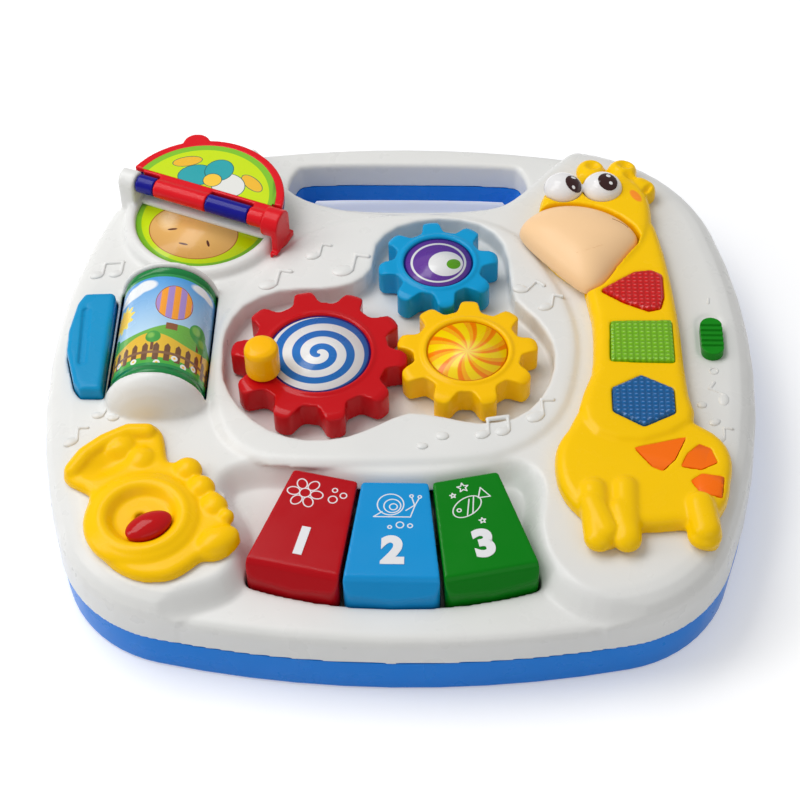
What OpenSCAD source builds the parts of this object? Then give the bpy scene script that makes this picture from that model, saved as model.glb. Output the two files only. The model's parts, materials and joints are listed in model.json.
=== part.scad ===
// Musical activity table top: a white upper casing with keys, gears, a picture book, a roller,
// a horn and a giraffe on it, closed below by a blue lower casing with leg sockets.
// Origin: centre of the underside. X to the right, Y to the back, Z up. Millimetres.

/* [Casing] */
// Overall width
plan_w = 416; // [410:1:500]
// Overall depth
plan_d = 392; // [385:1:471]
// Radius of the gently curved left and right sides
side_r = 390; // [380:5:600]
// Radius of the gently curved front and rear
front_r = 600; // [570:5:900]
// Radius of the two front corners
corner_r = 76; // [66:1:85]
// Radius of the two rear corners
rear_corner_r = 105; // [90:1:115]
// Height of the lower casing, up to the seam
base_h = 26; // [24:0.5:32]
// Height of the deck that carries the toys
deck_z = 58; // [56:0.5:68]
// Height of the front bay and of the handle bar
low_z = 45; // [42:0.5:47]
// Height of the island round the gears, above the deck
island_rise = 2.5; // [1:0.1:4]
// Thickness of the casings
wall = 2.5; // [2:0.1:3]
// Radius of the deck's outer shoulder
shoulder_r = 16; // [12:0.5:18]

/* [Handle] */
// Width of the hand slot
slot_w = 152; // [130:1:160]
// Depth of the hand slot, front to back
slot_d = 43; // [38:1:48]
// Width of the bar behind the slot
bar_w = 19; // [16:0.5:24]

/* [Gears] */
// Teeth of the red, yellow and light blue gears
teeth = [10, 9, 8];
// Tip radius of each gear
tip_r = [51.6, 41.4, 36.4];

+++

PROBLEM STATEMENT:
Reproduce each line holding the word "that".

SOLVED PROBLEM:
What OpenSCAD source builds the parts of this object? Then give the bpy scene script that makes this picture from that model, saved as model.glb. Output the two files only. The model's parts, materials and joints are listed in model.json.
// Height of the deck that carries the toys